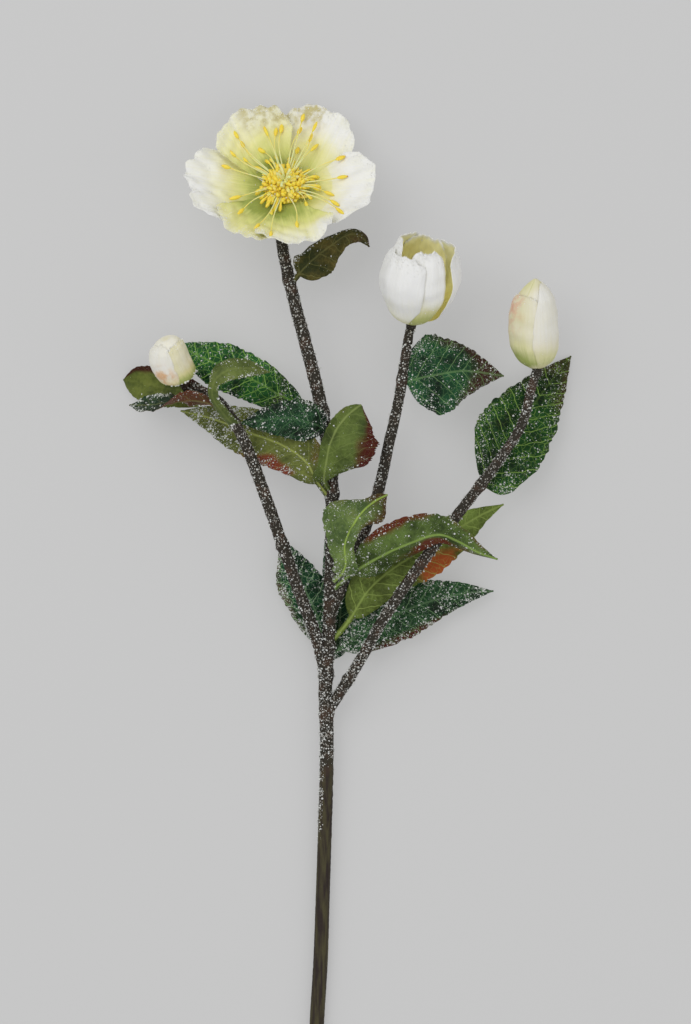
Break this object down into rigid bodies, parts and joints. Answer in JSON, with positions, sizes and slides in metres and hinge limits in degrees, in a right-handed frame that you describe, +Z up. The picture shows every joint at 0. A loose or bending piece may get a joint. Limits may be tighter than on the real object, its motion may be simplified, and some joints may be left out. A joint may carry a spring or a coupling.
{
  "type": "hellebore flower",
  "caption": "Artificial hellebore spray lying down, with a branched stem, open bloom, opening bud, closed buds and toothed leaves.",
  "frame": {"origin": "Centre of the bounding box's bottom face, on the table the spray lies on.", "axes": "+Y runs along the stem from its cut end to the open bloom, +Z is up from the table, and +X is to the right as seen from above."},
  "size_m": [0.1886, 0.4113, 0.0544],
  "materials": {
    "stem_bark": "dark brown coated wire stem with white flock snow",
    "leaf_dark": "dark green cloth leaf with pale veins and flock snow",
    "leaf_red": "green cloth leaf flushed red-brown at the edge, with flock snow",
    "leaf_pale": "yellow-green cloth leaf underside with a raised rib",
    "petal_cream": "ivory cloth petal, greenish yellow towards its foot",
    "anther_yellow": "golden yellow stamens",
    "style_cream": "cream styles"
  },
  "bodies": {
    "root": {"stem": "stem_bark", "leaf_bloom": "leaf_dark", "leaf_left_back": "leaf_red", "leaf_left_front": "leaf_red", "leaf_left_arched": "leaf_pale", "leaf_upper_far": "leaf_dark", "leaf_upper_near": "leaf_dark", "leaf_mid_left": "leaf_red", "leaf_mid_right": "leaf_red", "leaf_hub_up": "leaf_pale", "leaf_hub_right": "leaf_pale", "leaf_right_behind": "leaf_pale", "leaf_lower_right": "leaf_red", "leaf_lower_left": "leaf_dark", "leaf_lower_centre": "leaf_dark", "leaf_goblet_bud": "leaf_dark", "leaf_right_bud": "leaf_dark", "petal_left": "petal_cream", "petal_top_left": "petal_cream", "petal_top_right": "petal_cream", "petal_right": "petal_cream", "petal_bottom_right": "petal_cream", "petal_bottom_left": "petal_cream", "bloom_stamens": "anther_yellow", "bloom_pistil": "style_cream", "goblet_petal_right": "petal_cream", "goblet_petal_back": "petal_cream", "goblet_petal_left_back": "petal_cream", "goblet_petal_front_left": "petal_cream", "goblet_petal_front_right": "petal_cream", "goblet_stamens": "anther_yellow", "bud_right": "petal_cream", "bud_left": "petal_cream"}
  },
  "joints": []
}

What the exercise asks => Write the material out again word for word.

The response =>
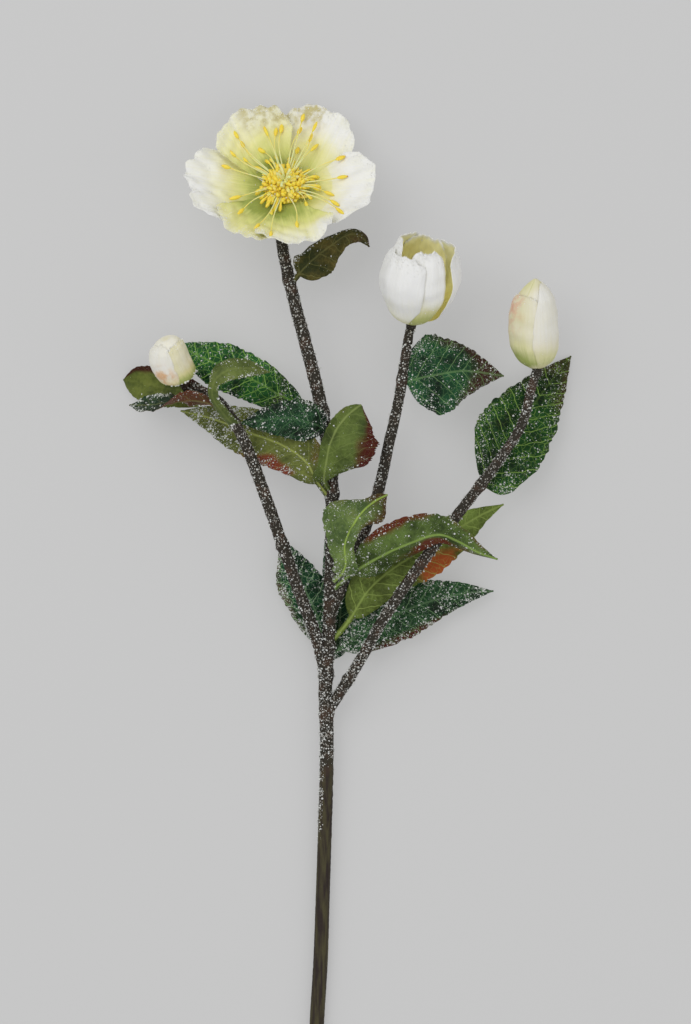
Break this object down into rigid bodies, parts and joints. Answer in JSON, with positions, sizes and slides in metres and hinge limits in degrees, in a right-handed frame that you describe, +Z up. The picture shows every joint at 0. A loose or bending piece may get a joint. Limits may be tighter than on the real object, its motion may be simplified, and some joints may be left out. A joint may carry a spring or a coupling.
{
  "type": "hellebore flower",
  "caption": "Artificial hellebore spray lying down, with a branched stem, open bloom, opening bud, closed buds and toothed leaves.",
  "frame": {"origin": "Centre of the bounding box's bottom face, on the table the spray lies on.", "axes": "+Y runs along the stem from its cut end to the open bloom, +Z is up from the table, and +X is to the right as seen from above."},
  "size_m": [0.1886, 0.4113, 0.0544],
  "materials": {
    "stem_bark": "dark brown coated wire stem with white flock snow",
    "leaf_dark": "dark green cloth leaf with pale veins and flock snow",
    "leaf_red": "green cloth leaf flushed red-brown at the edge, with flock snow",
    "leaf_pale": "yellow-green cloth leaf underside with a raised rib",
    "petal_cream": "ivory cloth petal, greenish yellow towards its foot",
    "anther_yellow": "golden yellow stamens",
    "style_cream": "cream styles"
  },
  "bodies": {
    "root": {"stem": "stem_bark", "leaf_bloom": "leaf_dark", "leaf_left_back": "leaf_red", "leaf_left_front": "leaf_red", "leaf_left_arched": "leaf_pale", "leaf_upper_far": "leaf_dark", "leaf_upper_near": "leaf_dark", "leaf_mid_left": "leaf_red", "leaf_mid_right": "leaf_red", "leaf_hub_up": "leaf_pale", "leaf_hub_right": "leaf_pale", "leaf_right_behind": "leaf_pale", "leaf_lower_right": "leaf_red", "leaf_lower_left": "leaf_dark", "leaf_lower_centre": "leaf_dark", "leaf_goblet_bud": "leaf_dark", "leaf_right_bud": "leaf_dark", "petal_left": "petal_cream", "petal_top_left": "petal_cream", "petal_top_right": "petal_cream", "petal_right": "petal_cream", "petal_bottom_right": "petal_cream", "petal_bottom_left": "petal_cream", "bloom_stamens": "anther_yellow", "bloom_pistil": "style_cream", "goblet_petal_right": "petal_cream", "goblet_petal_back": "petal_cream", "goblet_petal_left_back": "petal_cream", "goblet_petal_front_left": "petal_cream", "goblet_petal_front_right": "petal_cream", "goblet_stamens": "anther_yellow", "bud_right": "petal_cream", "bud_left": "petal_cream"}
  },
  "joints": []
}